-- Problem description --
Repeat the whole of the data, keeping every detail the same.

######

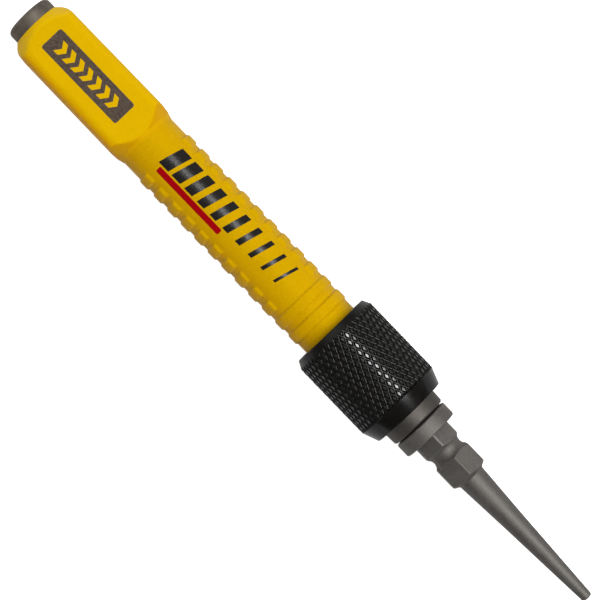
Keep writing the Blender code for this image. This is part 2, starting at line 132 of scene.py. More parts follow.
COLLAR_RADIUS = SHELL_BOX[1].z
COLLAR_FRONT_RADIUS = 7.95 * MM
COLLAR_REAR_RADIUS = 8.35 * MM
COLLAR_FRONT_CONE = 3.3 * MM
COLLAR_REAR_CONE = 1.65 * MM
BUSH_RADIUS = BUSH_BOX[1].z
BUSH_NOSE_RADIUS = 6.1 * MM
BUSH_NOSE_ROOT_RADIUS = 6.2 * MM
BUSH_NOSE_CHAMFER = 0.3 * MM
BUSH_NOSE_RECESS = 0.2 * MM
RELIEF_RADIUS = 6.6 * MM           # hollow in the bush, ahead of its land
RELIEF_START_X = 51.0 * MM
RELIEF_END_X = 55.45 * MM
LAND_START_X = 55.7 * MM
SHOULDER_GAP = 0.3 * MM            # between the bush and the shell's inner shoulder
LIP_BORE_RADIUS = 6.5 * MM
LIP_THICKNESS = 0.7 * MM
SPRING_CAVITY_RADIUS = 7.15 * MM
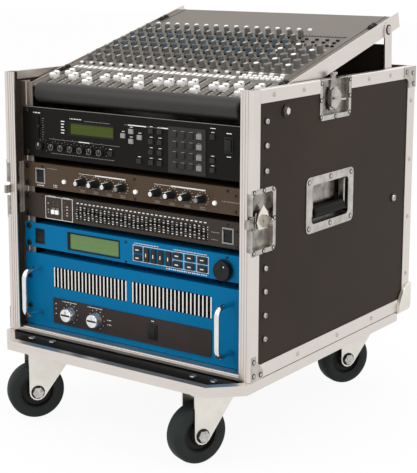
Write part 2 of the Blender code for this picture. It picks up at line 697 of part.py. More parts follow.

######

-- Task response --
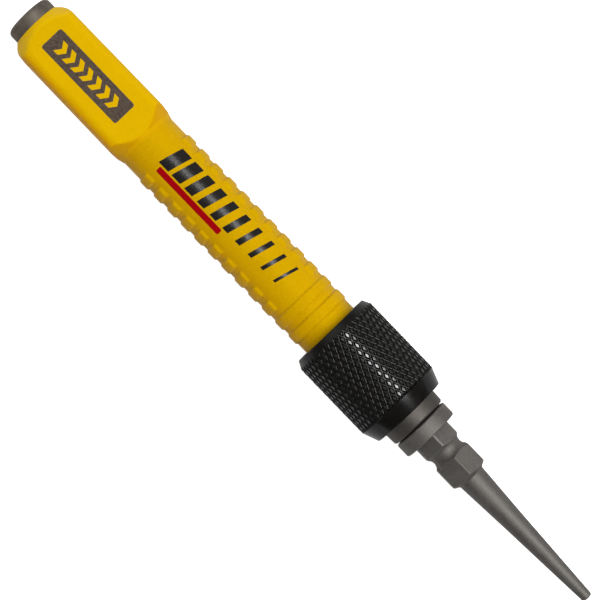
Keep writing the Blender code for this image. This is part 2, starting at line 132 of scene.py. More parts follow.
COLLAR_RADIUS = SHELL_BOX[1].z
COLLAR_FRONT_RADIUS = 7.95 * MM
COLLAR_REAR_RADIUS = 8.35 * MM
COLLAR_FRONT_CONE = 3.3 * MM
COLLAR_REAR_CONE = 1.65 * MM
BUSH_RADIUS = BUSH_BOX[1].z
BUSH_NOSE_RADIUS = 6.1 * MM
BUSH_NOSE_ROOT_RADIUS = 6.2 * MM
BUSH_NOSE_CHAMFER = 0.3 * MM
BUSH_NOSE_RECESS = 0.2 * MM
RELIEF_RADIUS = 6.6 * MM           # hollow in the bush, ahead of its land
RELIEF_START_X = 51.0 * MM
RELIEF_END_X = 55.45 * MM
LAND_START_X = 55.7 * MM
SHOULDER_GAP = 0.3 * MM            # between the bush and the shell's inner shoulder
LIP_BORE_RADIUS = 6.5 * MM
LIP_THICKNESS = 0.7 * MM
SPRING_CAVITY_RADIUS = 7.15 * MM
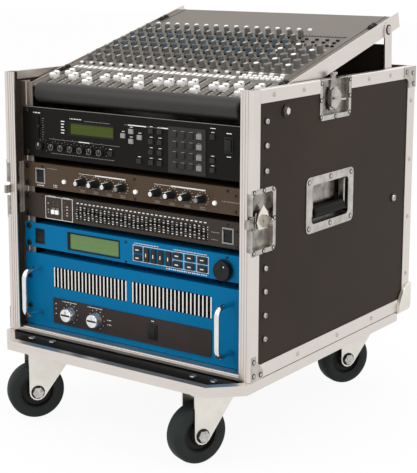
Write part 2 of the Blender code for this picture. It picks up at line 697 of part.py. More parts follow.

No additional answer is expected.